That noise you heard emanating from your chimney on Christmas Eve wasn’t Santa Claus’s sack full of gifts: it was an unlimited contingent liability, gifted to you, the taxpayer, hitting your hearth when you were sitting down to a holiday feast. Because a $400 billion limit just wasn’t enough.
And no, I’m not talking about the health care monstrosity passed by the Senate on Christmas Eve. I’m talking about the Treasury’s stealth, Christmas Eve-post market “announcement” that (a) Fannie Mae and Freddie Mac would no longer have credit lines of a mere $200 billion each, but would instead have unlimited lines from the Treasury, and (b) they are no longer under any immediate obligation to reduce their massive mortgage security portfolios.
Oh, and the GSE CEOs will receive $6 million each in pay, and other executives will get a bundle too.
It is incredibly ironic that with all of the vitriol directed at Citi, BofA, Goldman, etc. (much of it deserved), the (Barney) Frankenstein’s Monsters (sorry, couldn’t resist), the GSEs, get a blank check and their executives a big payday. This gives new meaning to the term “piggybank.”
A couple of comments. First, although many in the beltway have labored mightily to deflect any allegations that Fannie and Freddie played a central role in the real estate bubble and the subsequent credit crisis, the outsized losses these institutions have suffered, and will suffer yet, make it quite clear that their role was not immaterial.
Second, coverage of the story (and I pity the poor reporters who had to cover this on Christmas) makes it quite plain that this is part of the administration’s continued efforts to prop up the housing sector. That is, rather than trying to accommodate an adjustment of the economy that would correct past distortions in the allocation of resources, the administration (hand in hand with the Fed) is attempting instead to restore what was quite evidently an unsustainable status quo. This will only defer the pain of adjustment, and likely make it worse in the future. (Kicking the can down the road, in the words of one of the people quoted in the article.)

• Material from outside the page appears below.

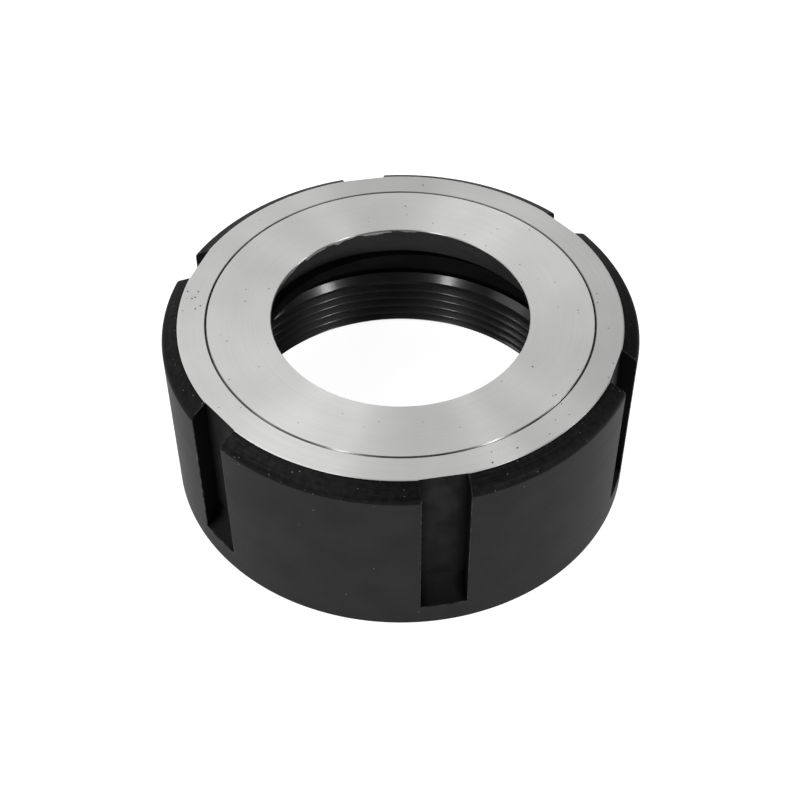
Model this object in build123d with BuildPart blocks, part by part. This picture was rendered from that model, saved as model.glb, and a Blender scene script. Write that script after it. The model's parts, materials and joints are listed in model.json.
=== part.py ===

Don’t dare speak to me of “financial regulation reform” while these financial mutants live.
Whatever rhetorical excess Andrew Jackson directed at the Bank of the United States would pale in comparison to what Fannie and Freddie and their political masters richly deserve.
F&F should be wound down, and sooner rather than later. But nooooo. They are too politically valuable. They were political creatures that warped the economy (and the allocation of capital) in years past, and as this story makes plain, will continue to do so in years to come.
Fannie and Freddie. The gifts that keep on giving.